We wanted to spend another night in the small mountain town of St. Arnaud but everything was full for a big footrace around the lake on Sunday. St. Arnaud is also the start of the highcountry gravel Rainbow Road which we wanted to ride but there was still snow from the storm a few days ago and more forecast in the near future. Visited with a friendly family off pigs at one of our breaks. Everyone loves a selfie.
Instead we were rewarded with the brightest rainbow of the trip after checking into the Motor Camp that was lost in time in Tapawera. It was as if nothing had been touched for 30 years. We were the only ones staying there.
Another day of small winding back roads through tree farms and vineyards as we approached the coast.

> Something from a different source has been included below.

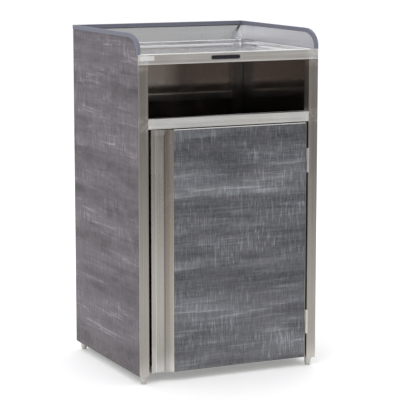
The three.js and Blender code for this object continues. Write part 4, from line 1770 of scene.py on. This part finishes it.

Sunday, April 19th. Rest day in Motueka.
The food in Motueka is great. Some of the best on the trip. Toad Hall is a great place to while away a few hours over lunch. The kids at the table next us having a serious discussion over which would be better, a chocolate tree, an ice cream tree or a lolly tree. I’d have to go for the chocolate. We wandered along the seashore before catching Woman in Gold at the cinema, our favorite day off activity.
Spent the day hiking the last leg of the Abel Tasman great track. Beautiful beaches and good to get some non-cycling exercise in.
Watch out for the seagulls!!
Tuesday, April 21st. Motueka to Nelson. 55 km on The Great Taste Trail.
We are back on the road headed to Nelson before more bad weather hits. The Great Taste Trail was our path for the day taking a circuitous route to Nelson. Highlight was feeding the pet eels at the Jester Cafe while having a pot of their Ceylon tea. Who keeps pet eels?
Wednesday, April 22nd. Nelson
Couldn’t help it. Going out of business sale at the local used bookshop, cleverly named Litterarty. All books $1. I had to limit myself to 4 books. I could have easily bought 20. So after much deliberation and with “slim” aka lightweight books getting extra consideration I settled on 4; Julian by Gore Vidal; The Prime of Miss Jean Brodie by Muriel Spark; The Plumed Serpent by DH Lawrence ; and Aimez-Vous Brahms, by Francoise Sagan. The faster I read, the lighter my load as I will just leave them for others as I finish them. Also, this is an excuse for procrastinating on the blog. I was reading!
Thursday, April 23rd Nelson.
Rain day in Nelson. Also a quick trip to the doctors for a skin problem. Ouch. I’m $125 poorer but hopefully soon cured.
Friday, April 24th. Nelson to Havelock. 74 km.
Beautiful ride towards Nelson today and lots of excitement. We had stopped to take photos when there two hard jolts on the ground as if a large truck had just passed by. This was followed by about 5 seconds of rolling ground and you could hear the trees creaking on the hill behind us. It was an earthquake and it felt big. We later learned that it was centered in St. Arnaud where we had been last week and was 6.4. A picture in the news showed the local store with it’s shelves emptied on the ground.
and after meeting a whole gang of long distance cyclists, we rode with Roberto and Annika to Picton on the beautiful Queen Charolotte’s drive.
The news this afternoon of the massive earthquake in Nepal was shocking as we looked at photos of all of the places we had visited in August reduced to rubble. I can only imagine the loss of life and hope that our friend Rajeev who lives there is ok.
Sunday, April 26th Ferry to Wellington on North Island.
Beautiful ride to the North Island on the ferry on a grey and stormy day. After so many weeks of riding it feels sad to be leaving the calm beauty of the small towns of the South Island and it feels like we are nearing the end of our New Zealand adventure.